▶ Parts and joints as JSON
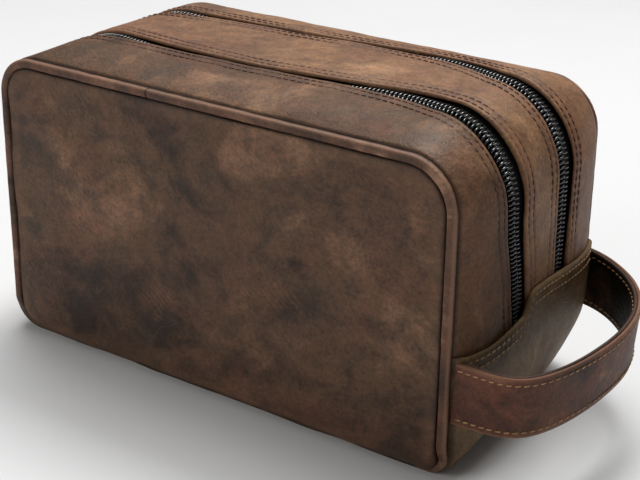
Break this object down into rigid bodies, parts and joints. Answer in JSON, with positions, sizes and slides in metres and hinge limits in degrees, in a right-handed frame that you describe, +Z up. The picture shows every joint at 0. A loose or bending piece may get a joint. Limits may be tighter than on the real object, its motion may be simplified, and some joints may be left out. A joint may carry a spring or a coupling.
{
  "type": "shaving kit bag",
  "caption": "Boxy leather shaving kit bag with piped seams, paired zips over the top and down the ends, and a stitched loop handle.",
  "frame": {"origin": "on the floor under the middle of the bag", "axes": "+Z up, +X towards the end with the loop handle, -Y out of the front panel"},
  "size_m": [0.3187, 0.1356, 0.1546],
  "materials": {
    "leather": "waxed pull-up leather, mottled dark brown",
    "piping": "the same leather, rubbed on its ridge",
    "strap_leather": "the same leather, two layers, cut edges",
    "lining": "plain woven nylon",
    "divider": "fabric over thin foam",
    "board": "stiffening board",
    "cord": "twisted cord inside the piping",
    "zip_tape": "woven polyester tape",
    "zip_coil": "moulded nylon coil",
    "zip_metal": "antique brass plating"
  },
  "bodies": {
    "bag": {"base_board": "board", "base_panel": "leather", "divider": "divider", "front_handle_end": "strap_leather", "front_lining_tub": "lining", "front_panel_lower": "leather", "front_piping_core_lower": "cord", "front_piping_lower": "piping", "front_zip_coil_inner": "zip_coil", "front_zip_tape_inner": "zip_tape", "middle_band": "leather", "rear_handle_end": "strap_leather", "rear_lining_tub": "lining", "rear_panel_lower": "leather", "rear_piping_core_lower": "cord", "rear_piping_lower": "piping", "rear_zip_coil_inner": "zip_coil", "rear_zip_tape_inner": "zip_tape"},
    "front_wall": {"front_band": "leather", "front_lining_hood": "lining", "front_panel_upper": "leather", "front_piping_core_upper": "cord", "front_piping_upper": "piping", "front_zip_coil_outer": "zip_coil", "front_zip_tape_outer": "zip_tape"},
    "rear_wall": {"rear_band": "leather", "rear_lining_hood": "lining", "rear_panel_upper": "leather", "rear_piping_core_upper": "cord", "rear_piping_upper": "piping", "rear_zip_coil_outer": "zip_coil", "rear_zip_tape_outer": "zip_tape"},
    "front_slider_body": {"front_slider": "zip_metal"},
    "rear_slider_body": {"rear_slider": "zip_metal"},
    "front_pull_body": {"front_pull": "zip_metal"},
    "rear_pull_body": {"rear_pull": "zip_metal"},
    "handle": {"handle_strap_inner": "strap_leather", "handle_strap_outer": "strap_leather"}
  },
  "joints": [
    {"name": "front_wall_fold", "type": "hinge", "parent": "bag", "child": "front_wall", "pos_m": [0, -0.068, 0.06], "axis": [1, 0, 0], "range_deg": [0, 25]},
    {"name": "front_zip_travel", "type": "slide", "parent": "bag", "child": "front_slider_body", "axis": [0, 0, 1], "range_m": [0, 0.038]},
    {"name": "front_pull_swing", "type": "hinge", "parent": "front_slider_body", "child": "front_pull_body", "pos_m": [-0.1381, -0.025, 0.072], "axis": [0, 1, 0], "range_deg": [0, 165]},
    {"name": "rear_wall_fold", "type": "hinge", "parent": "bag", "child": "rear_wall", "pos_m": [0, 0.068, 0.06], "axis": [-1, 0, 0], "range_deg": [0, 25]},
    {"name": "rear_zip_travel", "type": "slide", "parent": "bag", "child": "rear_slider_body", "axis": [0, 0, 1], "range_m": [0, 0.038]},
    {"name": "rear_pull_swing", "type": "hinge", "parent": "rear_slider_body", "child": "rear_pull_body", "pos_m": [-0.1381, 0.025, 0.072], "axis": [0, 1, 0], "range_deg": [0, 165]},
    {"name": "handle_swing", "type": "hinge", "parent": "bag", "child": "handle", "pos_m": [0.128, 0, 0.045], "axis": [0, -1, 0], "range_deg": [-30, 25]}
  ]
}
---
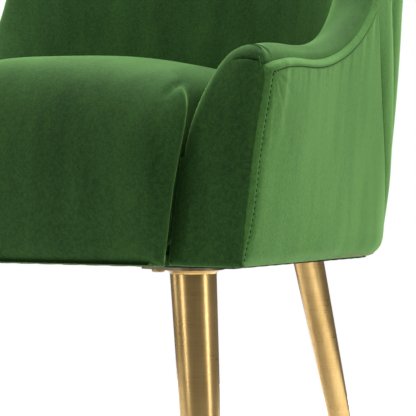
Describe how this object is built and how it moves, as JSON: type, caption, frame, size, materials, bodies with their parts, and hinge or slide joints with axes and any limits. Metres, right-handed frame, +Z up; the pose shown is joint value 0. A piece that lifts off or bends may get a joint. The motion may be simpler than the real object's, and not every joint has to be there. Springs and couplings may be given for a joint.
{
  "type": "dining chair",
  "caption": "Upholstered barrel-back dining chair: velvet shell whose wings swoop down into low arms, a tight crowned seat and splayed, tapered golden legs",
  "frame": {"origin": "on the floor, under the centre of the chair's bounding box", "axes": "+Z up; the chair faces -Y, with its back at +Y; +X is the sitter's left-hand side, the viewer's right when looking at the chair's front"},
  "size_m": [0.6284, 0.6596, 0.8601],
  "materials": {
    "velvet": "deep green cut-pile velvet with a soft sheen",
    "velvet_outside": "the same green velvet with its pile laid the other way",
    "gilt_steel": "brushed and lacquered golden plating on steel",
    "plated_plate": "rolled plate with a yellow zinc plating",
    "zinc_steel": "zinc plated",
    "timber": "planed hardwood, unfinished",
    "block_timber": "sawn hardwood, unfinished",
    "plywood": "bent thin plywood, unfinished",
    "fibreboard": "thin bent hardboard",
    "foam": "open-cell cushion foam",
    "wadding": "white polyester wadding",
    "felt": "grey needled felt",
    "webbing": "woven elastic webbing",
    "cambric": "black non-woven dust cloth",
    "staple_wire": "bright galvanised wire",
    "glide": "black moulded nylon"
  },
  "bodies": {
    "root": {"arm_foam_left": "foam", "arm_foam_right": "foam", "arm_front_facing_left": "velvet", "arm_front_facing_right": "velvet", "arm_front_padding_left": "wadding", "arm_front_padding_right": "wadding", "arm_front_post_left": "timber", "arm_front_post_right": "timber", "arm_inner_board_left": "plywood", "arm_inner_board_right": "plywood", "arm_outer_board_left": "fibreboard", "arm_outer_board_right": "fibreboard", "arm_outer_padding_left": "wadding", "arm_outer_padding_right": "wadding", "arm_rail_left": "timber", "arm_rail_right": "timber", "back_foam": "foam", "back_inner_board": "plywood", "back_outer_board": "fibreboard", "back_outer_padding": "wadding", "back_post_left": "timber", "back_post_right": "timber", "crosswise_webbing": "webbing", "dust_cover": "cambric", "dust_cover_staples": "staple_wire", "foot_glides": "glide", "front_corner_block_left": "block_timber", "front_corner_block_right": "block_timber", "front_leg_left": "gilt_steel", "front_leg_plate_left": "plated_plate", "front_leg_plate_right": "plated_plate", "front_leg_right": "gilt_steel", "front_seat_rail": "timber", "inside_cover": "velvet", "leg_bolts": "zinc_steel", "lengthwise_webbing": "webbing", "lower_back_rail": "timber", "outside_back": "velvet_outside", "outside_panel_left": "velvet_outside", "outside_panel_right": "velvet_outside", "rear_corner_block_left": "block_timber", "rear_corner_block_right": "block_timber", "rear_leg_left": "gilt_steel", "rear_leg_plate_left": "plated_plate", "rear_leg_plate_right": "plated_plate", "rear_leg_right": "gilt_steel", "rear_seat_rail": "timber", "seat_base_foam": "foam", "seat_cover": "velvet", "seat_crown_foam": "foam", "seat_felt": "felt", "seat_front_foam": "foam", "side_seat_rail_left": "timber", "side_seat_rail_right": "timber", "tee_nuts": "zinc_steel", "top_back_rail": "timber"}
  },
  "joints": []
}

▶ Aim of the task
Collect the complete line wherever the string "into" appears in the records.

▶ Expected answer
Break this object down into rigid bodies, parts and joints. Answer in JSON, with positions, sizes and slides in metres and hinge limits in degrees, in a right-handed frame that you describe, +Z up. The picture shows every joint at 0. A loose or bending piece may get a joint. Limits may be tighter than on the real object, its motion may be simplified, and some joints may be left out. A joint may carry a spring or a coupling.
  "caption": "Upholstered barrel-back dining chair: velvet shell whose wings swoop down into low arms, a tight crowned seat and splayed, tapered golden legs",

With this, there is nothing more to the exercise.